Commodities Broker: Interest on Cash Collateral

Discussion in 'Professional Trading' started by Ridu, Mar 4, 2008.

  1. Ridu

    Ridu

    Can anyone confirm if it is normal practice for a commodities broker to pay interest on cash deposits? I currently have $600K deposited with my broker and thus far they are refusing to pay any interest on the cash. (It's an introducing broker running through Man Financial)

    My other question: I understand that commodities margin can be covered with fixed income securities, I think t-bills? Can anyone confirm how this works in practice? would the t-bills need to be liquidated if free equity dips into negative?

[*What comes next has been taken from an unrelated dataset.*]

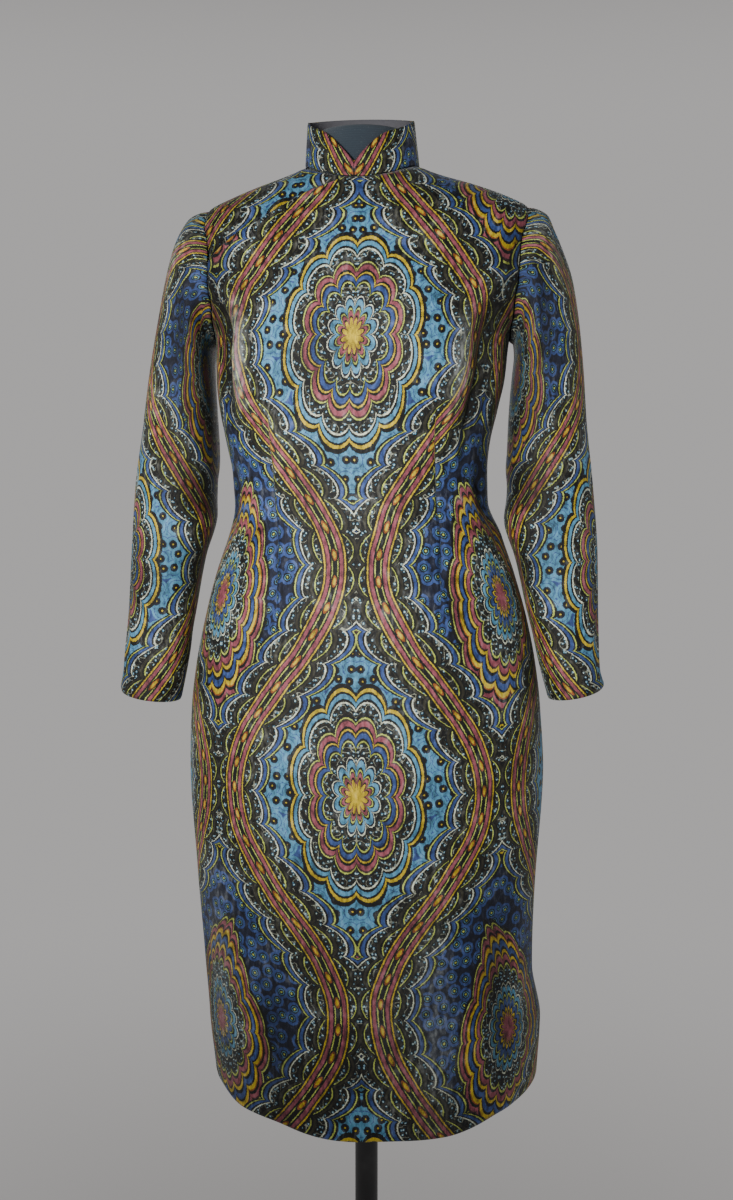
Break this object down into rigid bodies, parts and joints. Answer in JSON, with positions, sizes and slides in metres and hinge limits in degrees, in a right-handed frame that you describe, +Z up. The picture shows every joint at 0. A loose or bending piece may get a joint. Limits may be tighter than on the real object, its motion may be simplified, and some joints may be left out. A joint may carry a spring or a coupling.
{
  "type": "cheongsam dress on a limbless dress form",
  "caption": "Knee-length long-sleeved dress with a stand collar and side slits, hanging hollow on a smooth dress form with a neck, a post and a round base.",
  "frame": {"origin": "on the floor, at the centre of the underside of the stand's base plate", "axes": "+Z up, +X towards the wearer's left side, -Y the way the dress faces"},
  "size_m": [0.501, 0.34, 1.476],
  "materials": {
    "velvet": "printed velvet, short pile, soft sheen",
    "form_cloth": "dark smooth jersey cover",
    "painted_steel": "satin black"
  },
  "bodies": {
    "root": {"dress_front": "velvet", "dress_back": "velvet", "dress_underlap": "velvet", "sleeve_right": "velvet", "sleeve_left": "velvet", "collar": "velvet", "form_torso": "form_cloth", "stand_post": "painted_steel", "stand_base": "painted_steel"}
  },
  "joints": []
}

    Extremely grateful for any answers to the above.

    Best
    Ridu
     
  2. tns4774

    tns4774

    It is common practice not to pay interest. You can still use T-bills, although I haven't dealt with it for a while. Years ago you could use 90% for margin requirements. Might have been some changes, I can check for you if your broker can't answer your questions.
     
  3. Contact Open ECry. Over $100k and they will consider an interest bearing account.
     
  4. Normal practice for futures brokers is to pay zero interest on cash. Interactive Brokers is one of the rare ones that does pay interest on the cash balance over $10,000.

    Futures margin can be covered by using T-bills with a haircut. If your daily cash goes negative, then you must sell some of your T-bills for cash.

    With a $600K account they should have told you about using T-bills as margin. There are plenty of futures firms out there.
     
  5. BJL

    BJL

    one of the reasons i'm switching from MFGlobal to IB.

    my base currency is euro's and I don't want to buy T-bills and then hedge to euro's with all the hassle involved.
     
  6. MGJ

    MGJ

    If you open an account with more than $1.5 million, every broker will gladly pay you interest on the cash balance, so you don't need to fool with T-Bills. Typical rates paid are (LIBOR minus 25-50 bps) or (EONIA minus 25-50 bps). You may want to put some of it in another institution in case your broker does a Refco. One popular "second home" for futures account cash is (the gubmunt).
     
  7. BJL

    BJL

    I have more than that in my account but MFGlobal wouldn't pay interest.

    Not that I'd trust them with my money any more after their grain stunt.
     
  8. Ridu

    Ridu

    thanks for the replies. is there a euro denominated equivalent to t-bills which is accepted by brokers for commodity margin? I have base currency euro which makes the t-bills tricky. other than that it looks like I may need to move to IB, or another broker who can offer interest.